As for Bell Labs, I remember watching a documentary about Shockley and co inventing the transistor. The military decided they needed that technology and managed to get their hands on some samples from Bell Labs. They set up a team to try to work out what Bell Labs was doing. Even having all of the Bell Lab's work in front of them, and knowing what to do, they couldn't keep up. They interviewed the military scientists much later for the documentary and they were all very depressed by the whole situation because for every one month of work the military group did catching up, Bell Labs had pulled 3 months further ahead.

The government can't even keep up with the private sector when they are copying them, let alone actually initiating that kind of research. It isn't a coincidence that almost all the best research in the world is done at privately run American universities. At best, good research can get done at public universities when they receive industry funding.

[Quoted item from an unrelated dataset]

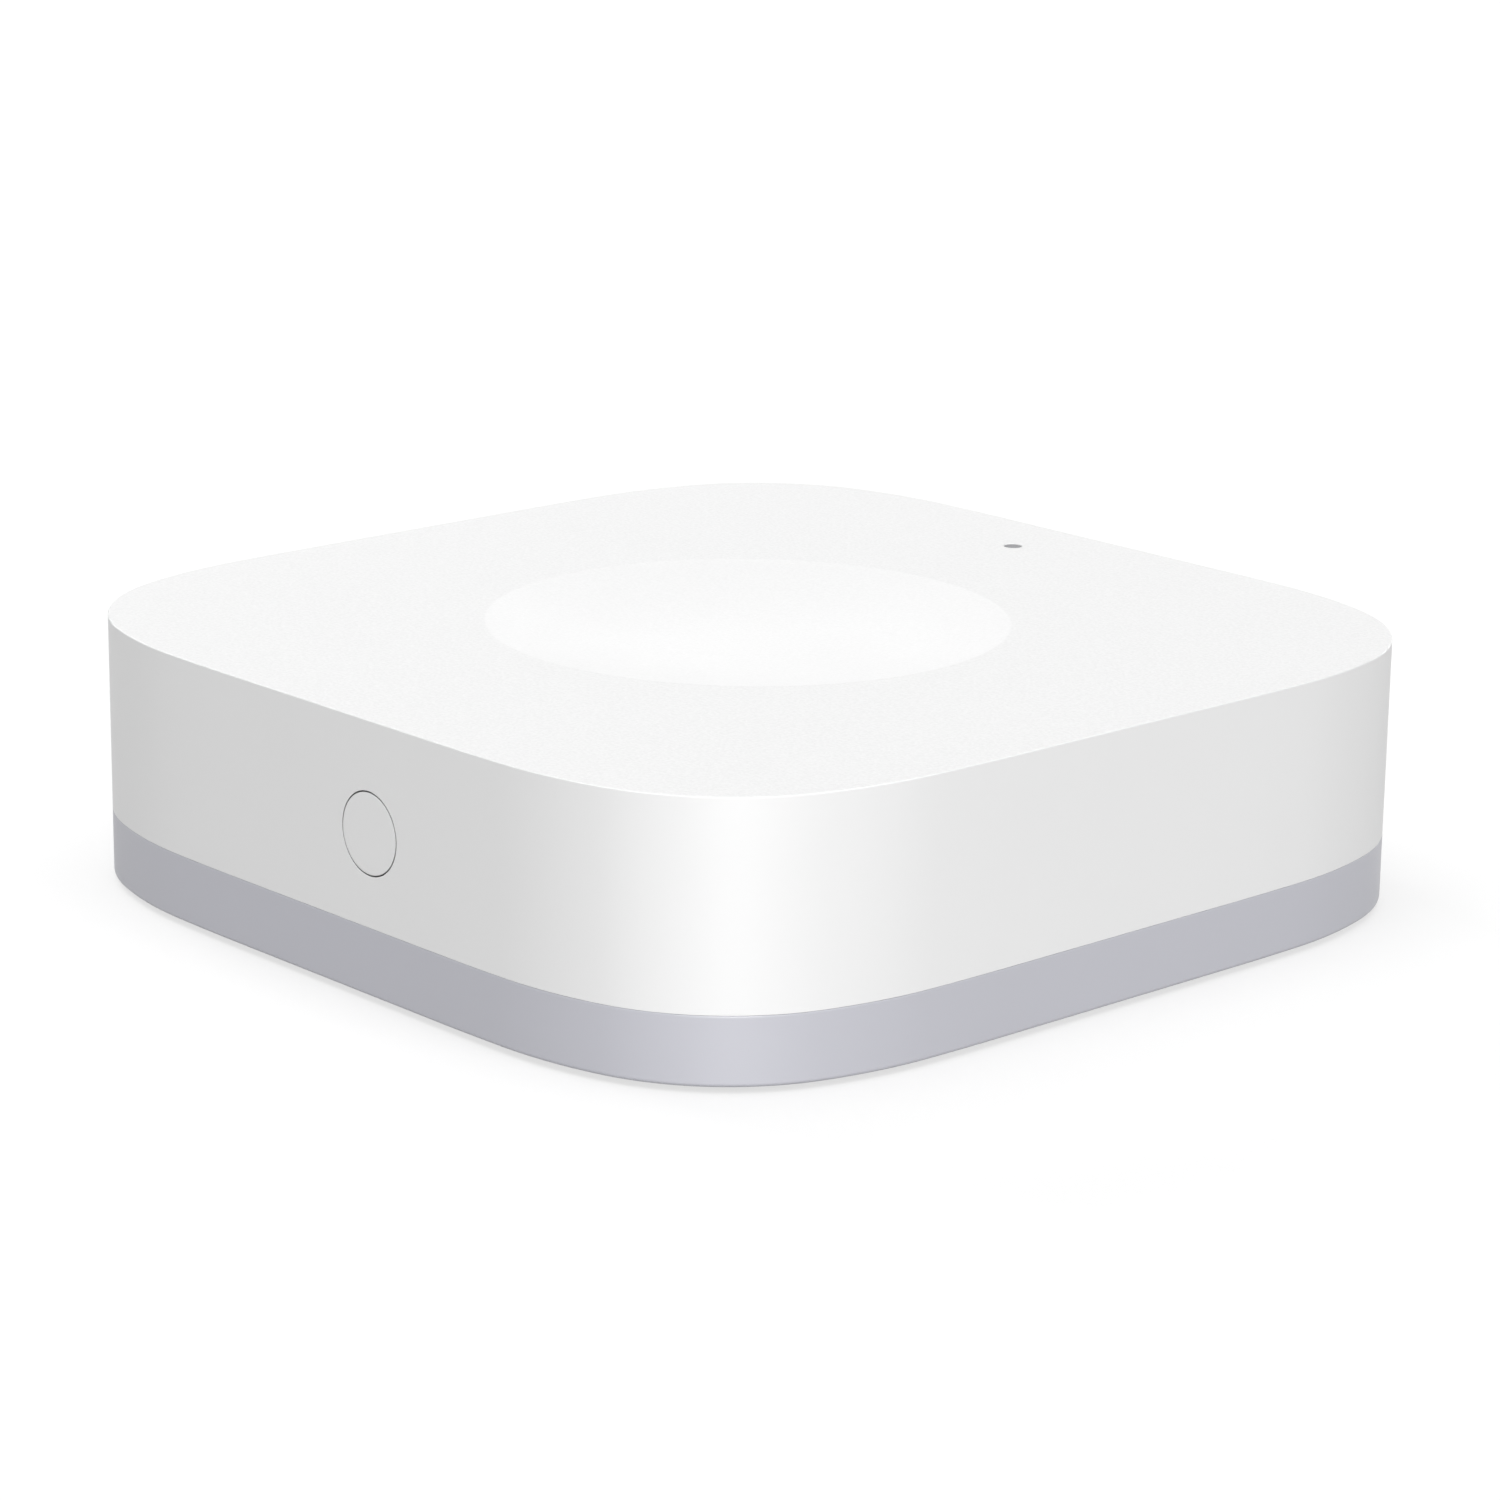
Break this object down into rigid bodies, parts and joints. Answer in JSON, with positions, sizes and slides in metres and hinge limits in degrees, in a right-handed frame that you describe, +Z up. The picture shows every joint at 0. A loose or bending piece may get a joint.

I've heard a UK story (from 19 century I believe), when someone gave a talk about government role in economy, and as example said that if not government, no one would have built lighthouses.

Someone checked that argument, and found out that out of thousands British lighthouses, not a single one was built by government. They all were built by various associations of mariners or traders.

Check out:

https://en.wikipedia.org/wiki/The_Lighthouse_in_Economics

Ronald H. Coase is one of the most brilliant scientists ever and he just recently died in 2013. He was literally still productive at 100 years old.

Btw, the famous Coase Theorem is actually not be Coase and he didn't like the way it was used.

Here an interview with him just 1 year before he died:

https://www.econtalk.org/coase-on-externalities-the-firm-and...

Here some other interviews from the same podcast about him:

https://www.econtalk.org/wally-thurman-on-bees-beekeeping-an...

https://www.econtalk.org/boudreaux-on-coase/

https://www.econtalk.org/robert-frank-on-coase/

> They invented everything

They also basically employed a gigantic number of PhDs. I don't remember the exact number but at point in time they basically hired a high % of all PhD in the country.

The question is what would all these people have done if not for Bell Labs.

And Bell Labs has nothing to do with SLS. SLS is LITERLLY the opposite of giving freedom to smart people to innovate. Its lets use old technology so we can pork fund the existing contractors.

Bell Labs were owned by Western Electric and AT&T.

AFAIK they weren't directly public funded. You can argue that AT&T being a monopoly amounted to indirect help, but that still does not it itself generate enough money for research itself, neither does it ensure that the entity will be even willing to do and finance more research than absolutely necessary. They could have spent all the revenue on executive bonuses and campaign contributions to their congressmen.